The latest info now suggests that J-11s will be the first beneficiary of the WS-10A, not the J-10 itself.

While this is speculative, I seem to have a more focused picture on the J-11A as it should appear.

1. Digital cockpits. This is a no brainer given all the domestically made HUDs and MFDs shown in the last Zhuhai. The end result may be a cockpit that looks more Western or J-10 than an SU-27.

2. Type 1474 or KLJ-4 phase array radar from NRIET (Nanjing based). This is a bigger brother to the Type 1473/KLJ-3 radar used on the J-10. Could this include the Sokol phase array technology with the non equidistant field distribution?

3. A variant of the Iron Bird FBW, a digital quadruplex four axis FBW system used in the J-10.

4. WS-10A engines max rated at 13,200kg max thrust, 7750kg dry.

5. Composite manufacture. I suspect the Chinese engines may be heavier while the radar could be lighter, creating an weight imbalance. Composites may be used to lighten certain portions of the aircraft and restore the balance. Composites may be used to substitute parts of the aircraft that could be using more expensive titanium based alloys, which is much cheaper for Russia to mine than for China’s natural resources.

6. Armament may include support for R-73, R-27, R-77, and Kh-31P missiles, with Chinese missile support for the PL-8, PL-9C, SD-10 and air launched C-803. Blue Sky pod (LANTIRN/FLIR equivalent) could enable use of LGBs.

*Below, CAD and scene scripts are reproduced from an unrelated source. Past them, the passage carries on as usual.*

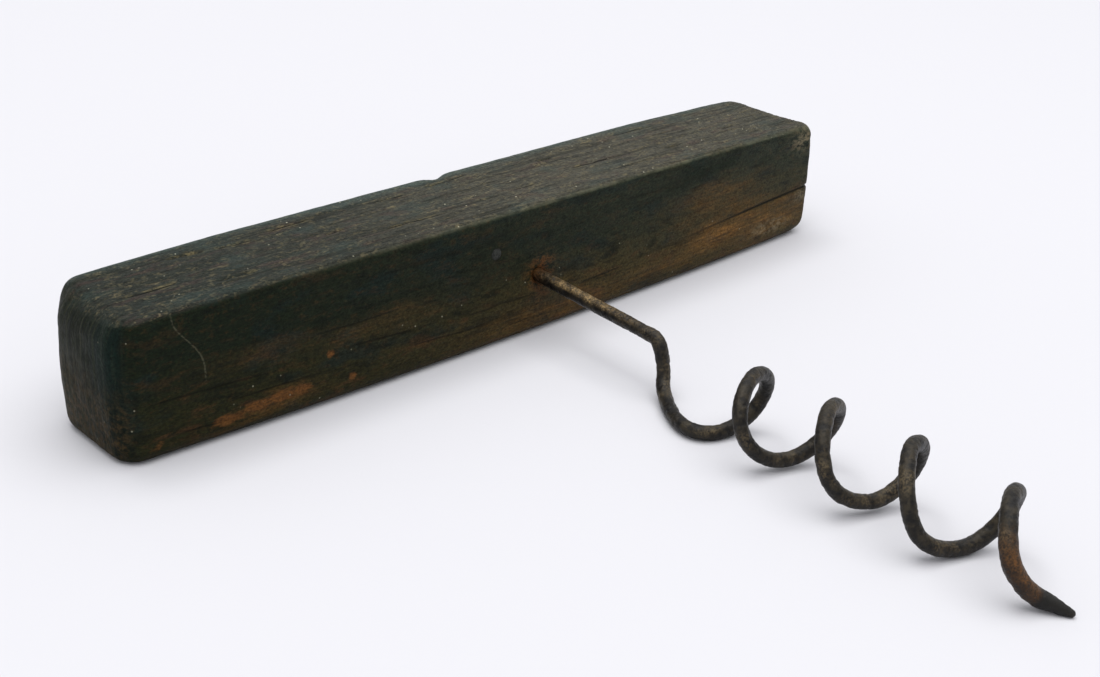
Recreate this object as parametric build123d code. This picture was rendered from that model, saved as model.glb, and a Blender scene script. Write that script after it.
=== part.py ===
from build123d import *
import math
import os

# T-handle corkscrew: a worn wooden bar with one bent iron wire through its middle.
# Millimetres. X runs along the bar, the worm points to -Y, Z is up.
# The origin is the centre of the bar's flat underside, the face it rests on.

# ---- wooden bar ----
BAR_LENGTH = 116.0
BAR_DEPTH = 17.0            # along Y, front face to back face
BAR_HEIGHT = 17.5
END_CORNER = 3.0            # upright corners at the two ends
TOP_ROUNDING = 1.4          # rim of the top face, worn by the hand
FOOT_ROUNDING = 1.1         # rim of the underside

# drying split in the front face, open at the right end
SPLIT_LENGTH = 29.0
SPLIT_DEPTH = 4.0
SPLIT_GAP = 0.5
SPLIT_END_HEIGHT = 7.6      # above the underside, at the end of the bar
SPLIT_TIP_HEIGHT = 7.0

# ---- iron wire ----
WIRE_RADIUS = 0.88
HOLE_CLEARANCE = 0.05       # radial, in the bar's two holes and the groove between them
SHANK_FACE = (1.7, 7.8)     # X and Z where the shank leaves the front face
TAIL_FACE = (-5.3, 12.3)    # X and Z where the returned end is cut flush
CLENCH_BEND = 1.4           # bends at the back of the bar, on the centreline
ELBOW = (1.65, -30.8, 6.85)
ELBOW_BEND = 1.7

# from the elbow the wire drops and runs along the ground into the first turn
LEAD_IN = [
    (1.5, -31.95, 3.2),
    (0.7, -32.6, 1.7),
    (-0.7, -34.6, 0.9),
    (-2.5, -37.3, 0.9),
    (-3.6, -39.6, 0.92),
    (-3.9, -41.6, 1.0),
    (-2.9, -43.2, 0.9),
]

# worm: a right-hand coil bent by hand, so every half turn has its own reach
COIL_X = -0.9               # axis at the first low point
COIL_RADIUS = 4.97
COIL_SHRINK = 0.05          # radius lost per half turn
COIL_DRIFT = 0.13           # sideways drift of the axis per half turn
HALF_TURN_Y = (-43.9, -47.4, -53.3, -58.0, -65.3, -68.6, -76.3, -80.6, -87.8)
HALF_TURN_Z = (0.74, 9.44, 1.06, 9.64, 1.26, 9.64, 0.74, 9.24, 0.76)   # low, high, low, ...
POINTS_PER_HALF_TURN = 6
COIL_HALF_TURNS = 7.5       # the last turn is opened out from here on

# the opened end lies on the ground and is ground to a point
LEAD_OUT = [(-3.8, -85.3, 3.0), (-2.95, -86.2, 1.8), (-2.0, -87.1, 1.06)]
POINT_TIP = (-0.7, -90.0, 0.3)
POINT_START = 0.2           # share of the last run that keeps its full diameter
POINT_TIP_RADIUS = 0.15


def shank_at(y):
    """The shank's centreline, straight from the elbow through the bar."""
    front = -BAR_DEPTH / 2
    share = (y - front) / (ELBOW[1] - front)
    x = SHANK_FACE[0] + share * (ELBOW[0] - SHANK_FACE[0])
    z = SHANK_FACE[1] + share * (ELBOW[2] - SHANK_FACE[1])
    return (x, y, z)


def tail_at(y):
    return (TAIL_FACE[0], y, TAIL_FACE[1])


def coil_point(half_turns):
    """Centre of the wire this many half turns after the first low point."""
    turn = min(int(half_turns), len(HALF_TURN_Y) - 2)
    share = half_turns - turn
    blend = (1 - math.cos(math.pi * share)) / 2
    radius = COIL_RADIUS - COIL_SHRINK * half_turns
    x = COIL_X + COIL_DRIFT * half_turns + radius * math.sin(math.pi * half_turns)
    y = HALF_TURN_Y[turn] + share * (HALF_TURN_Y[turn + 1] - HALF_TURN_Y[turn])
    z = HALF_TURN_Z[turn] + blend * (HALF_TURN_Z[turn + 1] - HALF_TURN_Z[turn])
    return (x, y, z)


def coil_route():
    count = round(COIL_HALF_TURNS * POINTS_PER_HALF_TURN)
    return [coil_point(i / POINTS_PER_HALF_TURN) for i in range(count + 1)]


def smooth_radii(points):
    """The largest arcs that fit between the straight runs, one for each inner point."""
    radii = []
    for before, here, after in zip(points, points[1:], points[2:]):
        arriving = Vector(here) - Vector(before)
        leaving = Vector(after) - Vector(here)
        half_turn = math.radians(arriving.get_angle(leaving)) / 2
        shorter = min(arriving.length, leaving.length)
        radii.append(0.45 * shorter / math.tan(half_turn))
    return radii


def tube(points, radii, radius):
    """A round bar swept along straight runs joined by tangent arcs."""
    path = FilletPolyline(*points, radius=radii)
    section = Plane(origin=path @ 0, z_dir=path % 0) * Circle(radius)
    return sweep(section, path=path)


def point_base():
    """Where the ground point begins, on the last run."""
    corner = Vector(LEAD_OUT[-1])
    return corner + (Vector(POINT_TIP) - corner) * POINT_START


def make_wire():
    back = BAR_DEPTH / 2
    anchor = [tail_at(-back), tail_at(back), shank_at(back), ELBOW]
    free = LEAD_IN + coil_route() + LEAD_OUT
    points = anchor + free + [tuple(point_base())]
    radii = [CLENCH_BEND, CLENCH_BEND, ELBOW_BEND] + smooth_radii([ELBOW] + points[len(anchor):])
    return tube(points, radii, WIRE_RADIUS) + make_point()


def make_point():
    base = point_base()
    along = Vector(POINT_TIP) - base
    cone = Cone(
        WIRE_RADIUS, POINT_TIP_RADIUS, along.length, align=(Align.CENTER, Align.CENTER, Align.MIN)
    )
    return Plane(origin=base, z_dir=along) * cone


def make_split():
    """A thin wedge, widest at the end of the bar."""
    beyond = BAR_LENGTH / 2 + 1
    outline = Polyline(
        (beyond, SPLIT_END_HEIGHT + SPLIT_GAP / 2),
        (beyond, SPLIT_END_HEIGHT - SPLIT_GAP / 2),
        (BAR_LENGTH / 2 - SPLIT_LENGTH, SPLIT_TIP_HEIGHT),
        close=True,
    )
    front = Plane.XZ.offset(BAR_DEPTH / 2 + 1)
    return extrude(front * make_face(outline), amount=-(SPLIT_DEPTH + 1))


def make_wire_way():
    """The two holes and the groove across the back that take the wire."""
    back = BAR_DEPTH / 2
    front = -back - 1
    points = [tail_at(front), tail_at(back), shank_at(back), shank_at(front)]
    return tube(points, [CLENCH_BEND, CLENCH_BEND], WIRE_RADIUS + HOLE_CLEARANCE)


def make_bar():
    bar = Box(BAR_LENGTH, BAR_DEPTH, BAR_HEIGHT, align=(Align.CENTER, Align.CENTER, Align.MIN))
    bar = fillet(bar.edges().filter_by(Axis.Z), END_CORNER)
    bar = fillet(bar.faces().sort_by(Axis.Z)[-1].edges(), TOP_ROUNDING)
    bar = fillet(bar.faces().sort_by(Axis.Z)[0].edges(), FOOT_ROUNDING)
    return bar - make_split() - make_wire_way()


os.makedirs("parts", exist_ok=True)
export_step(make_bar(), "parts/bar.step")
export_step(make_wire(), "parts/wire_worm.step")
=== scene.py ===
import bpy
import math
import numpy as np
from collections import namedtuple
from itertools import product
from mathutils import Matrix, Vector


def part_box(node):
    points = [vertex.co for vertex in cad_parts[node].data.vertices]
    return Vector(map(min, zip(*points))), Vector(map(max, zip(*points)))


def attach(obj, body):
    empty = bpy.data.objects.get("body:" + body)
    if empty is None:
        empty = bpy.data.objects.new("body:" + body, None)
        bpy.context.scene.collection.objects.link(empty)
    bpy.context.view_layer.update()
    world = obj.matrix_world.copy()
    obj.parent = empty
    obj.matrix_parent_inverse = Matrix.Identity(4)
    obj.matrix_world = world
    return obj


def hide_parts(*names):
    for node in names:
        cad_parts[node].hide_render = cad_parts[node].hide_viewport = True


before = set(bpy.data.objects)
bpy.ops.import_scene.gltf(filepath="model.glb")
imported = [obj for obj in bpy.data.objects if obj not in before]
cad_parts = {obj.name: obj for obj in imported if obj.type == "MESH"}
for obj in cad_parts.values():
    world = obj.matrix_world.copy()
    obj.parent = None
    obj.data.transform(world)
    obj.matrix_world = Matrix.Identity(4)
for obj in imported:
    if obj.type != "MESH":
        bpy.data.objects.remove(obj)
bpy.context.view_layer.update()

# A worn wooden T-handle corkscrew with a rusted iron worm.
# Everything below works in millimetres; meshes are scaled to metres when they are made.
MM = 0.001

# ---- the bar's box: the CAD box, with the hand-cut ends a little out of line ----
CAD_LOW, CAD_HIGH = (np.array(corner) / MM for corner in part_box("bar"))
BAR_LOW = CAD_LOW + (-0.4, 0, 0)
BAR_HIGH = CAD_HIGH + (0.3, -0.1, 0.1)
LEFT, FRONT, FLOOR_Z = BAR_LOW
RIGHT, BACK, TOP = BAR_HIGH
MIDDLE = (BAR_LOW + BAR_HIGH) / 2
HALF = (BAR_HIGH - BAR_LOW) / 2

# ---- the wire's route, as the part has it but for LEAN ----
WIRE_RADIUS = 0.88
CAD_FRONT = CAD_LOW[1]
CAD_BACK = CAD_HIGH[1]
SHANK_FACE = (1.7, 7.8)
TAIL_FACE = (-5.3, 12.3)
CLENCH_BEND = 1.4
ELBOW = (1.65, -30.8, 6.85)
ELBOW_BEND = 1.7
LEAD_IN = [
    (1.5, -31.95, 3.2),
    (0.7, -32.6, 1.7),
    (-0.7, -34.6, 0.9),
    (-2.5, -37.3, 0.9),
    (-3.6, -39.6, 0.92),
    (-3.9, -41.6, 1.0),
    (-2.9, -43.2, 0.9),
]
COIL_X = -0.9
COIL_RADIUS = 4.97
COIL_SHRINK = 0.05
COIL_DRIFT = 0.13
HALF_TURN_Y = (-43.9, -47.4, -53.3, -58.0, -65.3, -68.6, -76.3, -80.6, -87.8)
HALF_TURN_Z = (0.74, 9.44, 1.06, 9.64, 1.26, 9.64, 0.74, 9.24, 0.76)
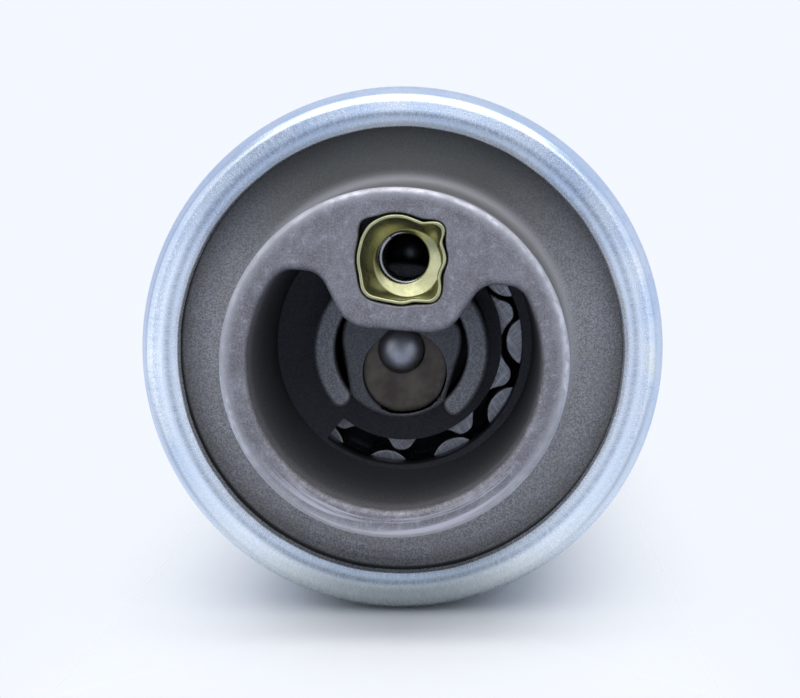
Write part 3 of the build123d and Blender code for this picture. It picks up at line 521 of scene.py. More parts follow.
def make_zinc():
    """The lip's finish, the side's beyond the bend, and painted shade on the lower side, over one
    fine bump.
    """
    material, tree, shader, place = new_material("zinc_plate")
    where = use(tree, polar, Place=place)
    specks = use(tree, grain, Place=place, Grit=8.0, Blotch=0.16)
    fan = times(tree, where["Angle"], 520.0)
    along, outwards = times(tree, where["Station"], 1.1), times(tree, where["Radius"], 1.1)
    streak_place = add(tree, "ShaderNodeCombineXYZ", X=fan, Y=along, Z=outwards).outputs[0]
    streaks = noise(tree, streak_place, 1.0, 3.0, 0.7)

    colour = zinc_on_the_lip(tree, place, where, specks, streaks)
    side = remap(tree, where["Radius"], CAN_R - 0.4, CAN_R - 0.1, 0.0, 0.85)
    colour = blend_colour(tree, side, colour, zinc_on_the_side(tree, where))
    # Painted shade: the lip and the can are painted darker round the bottom.
    under = remap(tree, turns_from(tree, where["Angle"], BOTTOM), 0.12, 0.03, 0.0, 0.93)
    colour = blend_colour(tree, under, colour, ZINC["underside_shade"])
    rough = remap(tree, streaks, 0.2, 0.8, 0.2, 0.34)
    height = maths(tree, "MULTIPLY_ADD", specks["Fine"], 1.2, streaks)
    bump = add(tree, "ShaderNodeBump", Strength=0.24, Distance=0.03 * MM, Height=height)
    feed(tree, shader, Base_Color=colour, Roughness=rough, Metallic=1.0, Normal=bump.outputs[0])
    return material


zinc = make_zinc()
print("zinc layers:", len(ZINC))

# %% [markdown]
# ## Die-cast grey
#
# The inlet housing is cast. Its recessed face is dark and gritty, with faint hints of other
# colours as bare castings have them. It is painted darker near the top as painted shade, nearly
# black in the gap at the can as a painted shadow, and lighter round the neck's foot as a painted
# highlight. Grit is fine noise between two greys, and each hint is a thin layer with its own mask.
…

I don’t beleive that Shenyang would try to complicate the plane by incorporating canards and TVC initially. The Chinese system of development is based on taking more numerous smaller and conservative steps of gradual development and evolution rather than taking a few big ambitous bounds. The objective would be to first get the plane off the ground and working. Trying to make a virtual SU-37 would have to come later as they become more confident with the design.